What is being asked: Print out each entry below exactly, please.
## Start Material to process
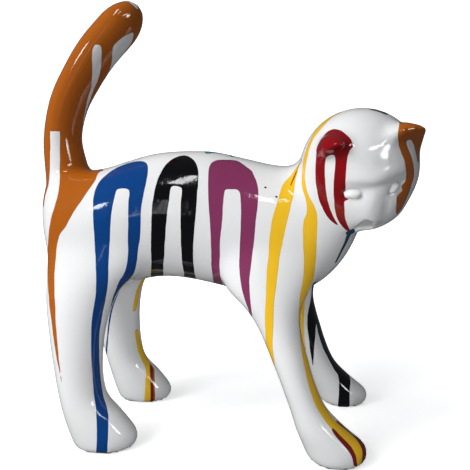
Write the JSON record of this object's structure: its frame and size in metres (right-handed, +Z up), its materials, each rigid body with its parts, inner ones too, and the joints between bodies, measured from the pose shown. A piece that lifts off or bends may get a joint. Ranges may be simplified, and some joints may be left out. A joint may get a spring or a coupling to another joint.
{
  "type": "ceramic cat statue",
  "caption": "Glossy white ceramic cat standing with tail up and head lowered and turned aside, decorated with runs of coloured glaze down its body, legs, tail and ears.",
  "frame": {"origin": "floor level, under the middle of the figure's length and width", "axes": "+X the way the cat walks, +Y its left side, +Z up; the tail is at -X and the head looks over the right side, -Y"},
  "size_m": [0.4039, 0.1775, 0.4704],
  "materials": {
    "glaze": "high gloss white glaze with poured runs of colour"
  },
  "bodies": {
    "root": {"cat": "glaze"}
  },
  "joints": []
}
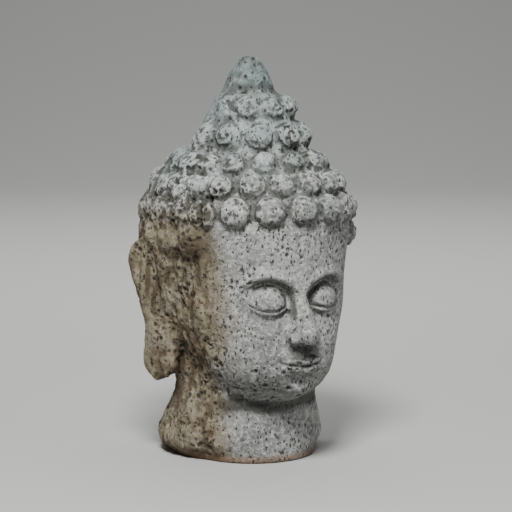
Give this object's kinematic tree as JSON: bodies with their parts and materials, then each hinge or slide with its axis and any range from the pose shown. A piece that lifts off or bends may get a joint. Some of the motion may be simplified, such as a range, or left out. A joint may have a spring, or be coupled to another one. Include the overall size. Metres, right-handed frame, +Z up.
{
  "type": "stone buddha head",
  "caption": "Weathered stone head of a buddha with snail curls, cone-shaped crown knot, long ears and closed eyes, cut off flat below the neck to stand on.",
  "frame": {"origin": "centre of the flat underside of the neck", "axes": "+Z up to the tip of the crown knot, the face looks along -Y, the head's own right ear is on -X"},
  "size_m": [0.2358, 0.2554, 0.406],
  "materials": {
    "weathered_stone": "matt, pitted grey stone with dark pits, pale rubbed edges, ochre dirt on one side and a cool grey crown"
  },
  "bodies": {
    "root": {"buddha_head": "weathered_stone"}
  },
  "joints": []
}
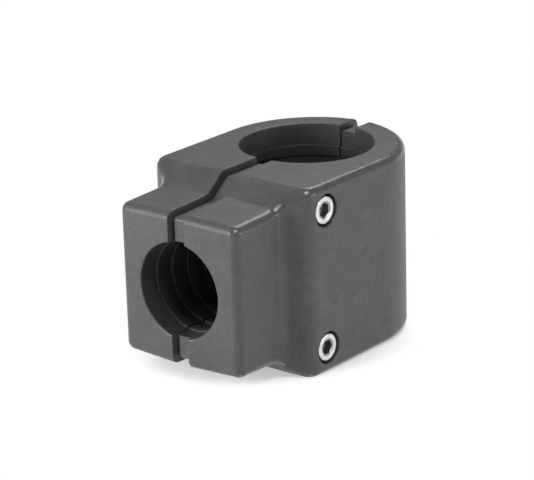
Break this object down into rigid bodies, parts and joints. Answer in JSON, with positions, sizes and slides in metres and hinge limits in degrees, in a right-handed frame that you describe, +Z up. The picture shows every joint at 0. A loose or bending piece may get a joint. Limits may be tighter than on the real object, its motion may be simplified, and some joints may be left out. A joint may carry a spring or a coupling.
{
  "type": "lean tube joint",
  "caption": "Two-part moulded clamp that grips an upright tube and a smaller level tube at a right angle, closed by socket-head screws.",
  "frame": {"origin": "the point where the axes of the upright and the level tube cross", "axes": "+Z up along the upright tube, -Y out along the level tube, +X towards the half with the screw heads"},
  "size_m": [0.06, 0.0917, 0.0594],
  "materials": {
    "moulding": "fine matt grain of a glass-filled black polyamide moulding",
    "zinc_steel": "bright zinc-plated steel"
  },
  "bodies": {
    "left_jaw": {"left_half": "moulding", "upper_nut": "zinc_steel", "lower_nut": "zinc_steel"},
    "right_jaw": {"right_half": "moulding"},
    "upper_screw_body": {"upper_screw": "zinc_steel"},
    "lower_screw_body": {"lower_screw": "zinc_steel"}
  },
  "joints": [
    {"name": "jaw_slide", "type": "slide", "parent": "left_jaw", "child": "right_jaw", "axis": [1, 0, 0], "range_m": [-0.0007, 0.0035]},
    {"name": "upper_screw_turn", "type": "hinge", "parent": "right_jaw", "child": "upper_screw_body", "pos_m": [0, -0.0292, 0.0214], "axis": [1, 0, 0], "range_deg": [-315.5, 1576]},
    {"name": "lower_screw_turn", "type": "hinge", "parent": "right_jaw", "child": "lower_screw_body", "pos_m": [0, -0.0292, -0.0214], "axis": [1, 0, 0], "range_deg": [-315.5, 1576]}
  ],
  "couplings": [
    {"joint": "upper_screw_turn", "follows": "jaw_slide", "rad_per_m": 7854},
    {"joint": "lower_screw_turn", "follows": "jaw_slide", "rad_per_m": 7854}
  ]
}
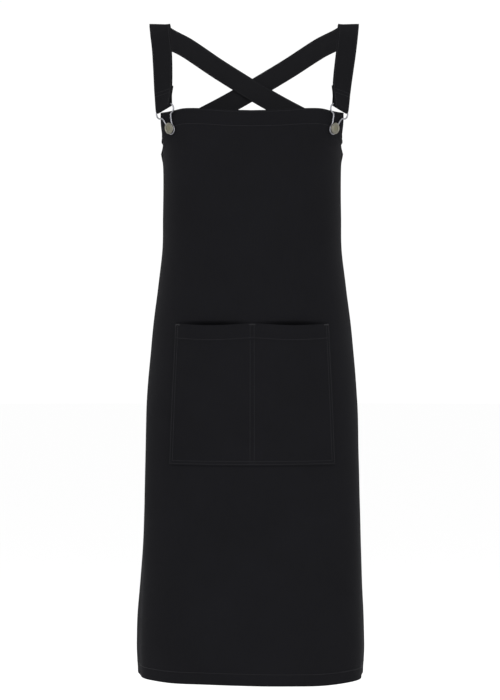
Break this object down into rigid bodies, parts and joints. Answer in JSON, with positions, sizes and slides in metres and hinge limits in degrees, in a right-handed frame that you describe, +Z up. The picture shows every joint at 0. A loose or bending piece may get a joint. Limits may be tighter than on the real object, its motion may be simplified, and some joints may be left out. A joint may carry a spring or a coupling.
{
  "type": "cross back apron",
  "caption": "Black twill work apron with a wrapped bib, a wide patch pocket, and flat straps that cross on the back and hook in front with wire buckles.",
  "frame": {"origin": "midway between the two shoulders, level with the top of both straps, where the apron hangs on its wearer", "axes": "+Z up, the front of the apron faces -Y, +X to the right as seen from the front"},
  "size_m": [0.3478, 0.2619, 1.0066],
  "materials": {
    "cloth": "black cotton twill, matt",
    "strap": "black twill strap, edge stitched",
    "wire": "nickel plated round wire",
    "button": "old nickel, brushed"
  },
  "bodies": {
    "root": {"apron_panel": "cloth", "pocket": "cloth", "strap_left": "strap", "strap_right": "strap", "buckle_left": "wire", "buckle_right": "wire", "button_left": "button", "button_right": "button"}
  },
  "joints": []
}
## End Material to process
Task response:
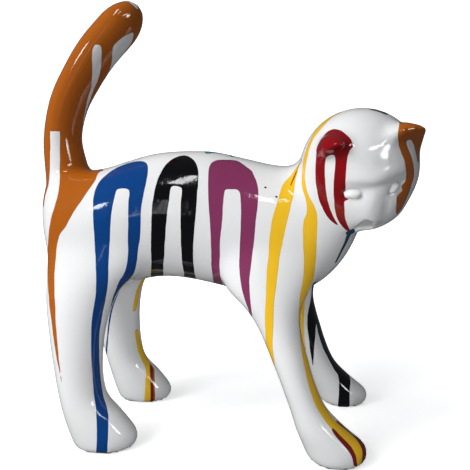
Write the JSON record of this object's structure: its frame and size in metres (right-handed, +Z up), its materials, each rigid body with its parts, inner ones too, and the joints between bodies, measured from the pose shown. A piece that lifts off or bends may get a joint. Ranges may be simplified, and some joints may be left out. A joint may get a spring or a coupling to another joint.
{
  "type": "ceramic cat statue",
  "caption": "Glossy white ceramic cat standing with tail up and head lowered and turned aside, decorated with runs of coloured glaze down its body, legs, tail and ears.",
  "frame": {"origin": "floor level, under the middle of the figure's length and width", "axes": "+X the way the cat walks, +Y its left side, +Z up; the tail is at -X and the head looks over the right side, -Y"},
  "size_m": [0.4039, 0.1775, 0.4704],
  "materials": {
    "glaze": "high gloss white glaze with poured runs of colour"
  },
  "bodies": {
    "root": {"cat": "glaze"}
  },
  "joints": []
}
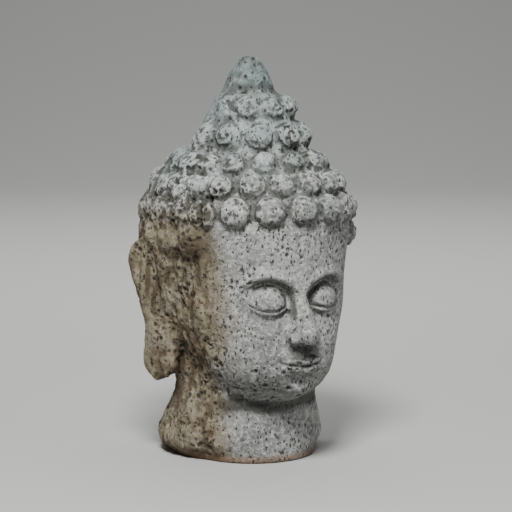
Give this object's kinematic tree as JSON: bodies with their parts and materials, then each hinge or slide with its axis and any range from the pose shown. A piece that lifts off or bends may get a joint. Some of the motion may be simplified, such as a range, or left out. A joint may have a spring, or be coupled to another one. Include the overall size. Metres, right-handed frame, +Z up.
{
  "type": "stone buddha head",
  "caption": "Weathered stone head of a buddha with snail curls, cone-shaped crown knot, long ears and closed eyes, cut off flat below the neck to stand on.",
  "frame": {"origin": "centre of the flat underside of the neck", "axes": "+Z up to the tip of the crown knot, the face looks along -Y, the head's own right ear is on -X"},
  "size_m": [0.2358, 0.2554, 0.406],
  "materials": {
    "weathered_stone": "matt, pitted grey stone with dark pits, pale rubbed edges, ochre dirt on one side and a cool grey crown"
  },
  "bodies": {
    "root": {"buddha_head": "weathered_stone"}
  },
  "joints": []
}
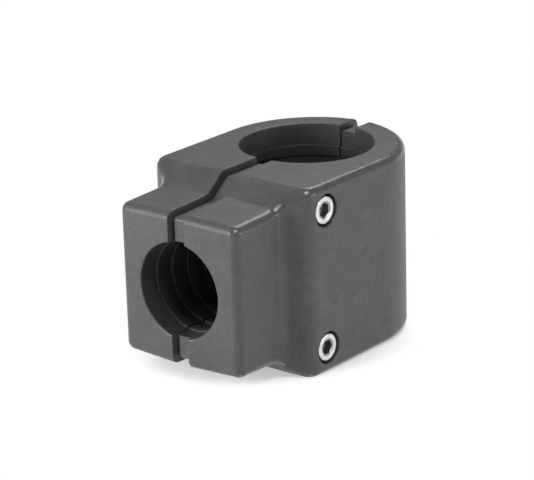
Break this object down into rigid bodies, parts and joints. Answer in JSON, with positions, sizes and slides in metres and hinge limits in degrees, in a right-handed frame that you describe, +Z up. The picture shows every joint at 0. A loose or bending piece may get a joint. Limits may be tighter than on the real object, its motion may be simplified, and some joints may be left out. A joint may carry a spring or a coupling.
{
  "type": "lean tube joint",
  "caption": "Two-part moulded clamp that grips an upright tube and a smaller level tube at a right angle, closed by socket-head screws.",
  "frame": {"origin": "the point where the axes of the upright and the level tube cross", "axes": "+Z up along the upright tube, -Y out along the level tube, +X towards the half with the screw heads"},
  "size_m": [0.06, 0.0917, 0.0594],
  "materials": {
    "moulding": "fine matt grain of a glass-filled black polyamide moulding",
    "zinc_steel": "bright zinc-plated steel"
  },
  "bodies": {
    "left_jaw": {"left_half": "moulding", "upper_nut": "zinc_steel", "lower_nut": "zinc_steel"},
    "right_jaw": {"right_half": "moulding"},
    "upper_screw_body": {"upper_screw": "zinc_steel"},
    "lower_screw_body": {"lower_screw": "zinc_steel"}
  },
  "joints": [
    {"name": "jaw_slide", "type": "slide", "parent": "left_jaw", "child": "right_jaw", "axis": [1, 0, 0], "range_m": [-0.0007, 0.0035]},
    {"name": "upper_screw_turn", "type": "hinge", "parent": "right_jaw", "child": "upper_screw_body", "pos_m": [0, -0.0292, 0.0214], "axis": [1, 0, 0], "range_deg": [-315.5, 1576]},
    {"name": "lower_screw_turn", "type": "hinge", "parent": "right_jaw", "child": "lower_screw_body", "pos_m": [0, -0.0292, -0.0214], "axis": [1, 0, 0], "range_deg": [-315.5, 1576]}
  ],
  "couplings": [
    {"joint": "upper_screw_turn", "follows": "jaw_slide", "rad_per_m": 7854},
    {"joint": "lower_screw_turn", "follows": "jaw_slide", "rad_per_m": 7854}
  ]
}
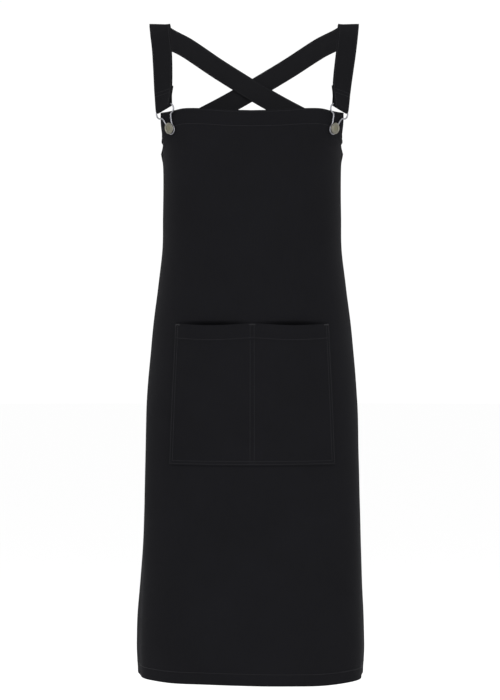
Break this object down into rigid bodies, parts and joints. Answer in JSON, with positions, sizes and slides in metres and hinge limits in degrees, in a right-handed frame that you describe, +Z up. The picture shows every joint at 0. A loose or bending piece may get a joint. Limits may be tighter than on the real object, its motion may be simplified, and some joints may be left out. A joint may carry a spring or a coupling.
{
  "type": "cross back apron",
  "caption": "Black twill work apron with a wrapped bib, a wide patch pocket, and flat straps that cross on the back and hook in front with wire buckles.",
  "frame": {"origin": "midway between the two shoulders, level with the top of both straps, where the apron hangs on its wearer", "axes": "+Z up, the front of the apron faces -Y, +X to the right as seen from the front"},
  "size_m": [0.3478, 0.2619, 1.0066],
  "materials": {
    "cloth": "black cotton twill, matt",
    "strap": "black twill strap, edge stitched",
    "wire": "nickel plated round wire",
    "button": "old nickel, brushed"
  },
  "bodies": {
    "root": {"apron_panel": "cloth", "pocket": "cloth", "strap_left": "strap", "strap_right": "strap", "buckle_left": "wire", "buckle_right": "wire", "button_left": "button", "button_right": "button"}
  },
  "joints": []
}